The X-37B program had its roots at NASA, which started the space plane project in 1999 before handing it over to DARPA, the Pentagon’s research and development arm, in 2004. The Air Force took charge of the X-37B in 2006 and launched its first space mission in 2010.
“Its history of being kicked between NASA, DARPA and the Air Force, and then getting funded in the classified realm inspires skepticism whether the program would survive if it had to compete for funding in the light of day,” Grego wrote.
Whatever the program’s cost, it’s not clear how the Air Force justifies it, Grego said.
“One mission that seems to be frequently suggested is a maneuvering sensor to look at ‘hot spots’ on Earth,” Grego wrote. “The space plane may be able to do that. But the problem is that the ability to maneuver and the ability to return to earth work at cross purposes Returning to earth requires massive landing gear and heat shielding, which is like putting rocks in your backpack when you’re trying to be agile. It’s not well-suited — this mission could be done much better and cheaper using other platforms.
“And there is nothing stealthy about this craft. It is easily observed from the ground and because of all the extra mass must be launched on a large rocket (Atlas 5),” Grego wrote. “So while the space plane may be carrying advanced sensors to orbit so that they can be tested and returned, roving or stealthy sensors are not a good missions for it.”
The X-37B was the first U.S.-built spacecraft to return to Earth and land on a runway completely on autopilot.
“The X-37B program does seem to be exploring a bit of parameter space that is uncharted — long-ish duration orbiting then returning to Earth, and is developing cutting edge materials and technologies for return and autonomous landing,” Grego wrote. “These are interesting technologies, but returning to Earth using valet parking … isn’t a mission, it’s a technology. Why classified, though?”

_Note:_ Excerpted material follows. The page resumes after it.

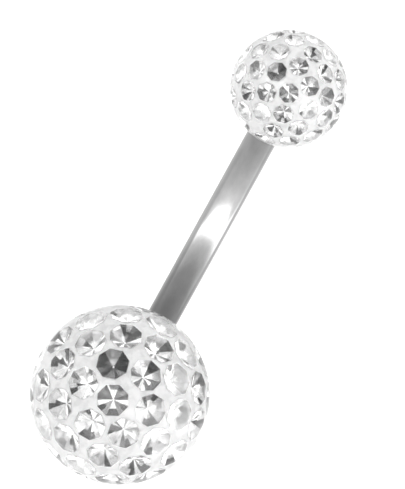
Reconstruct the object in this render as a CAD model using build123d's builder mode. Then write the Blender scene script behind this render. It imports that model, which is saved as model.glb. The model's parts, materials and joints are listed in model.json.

“Which is really the interesting point. It’s a well-resourced classified military program, so will generate plenty of raised eyebrows and interest in similar technologies in other countries. Is it worth it? We have yet to hear anything approaching a convincing argument.”
But the military plans to keep the program going.
The Air Force could move the X-37B’s home base to NASA’s Kennedy Space Center in Florida as soon as next year.
Boeing is overseeing modifications to two decommissioned space shuttle hangers at KSC, aiming to complete the work by December, NASA said in a statement last week.
An Air Force spokesperson said in July that the X-37B’s fourth mission — scheduled for liftoff in 2015 — could return to Earth at the space center’s Shuttle Landing Facility and tow over to one of the hangers for refurbishment for another launch from nearby Cape Canaveral Air Force Station.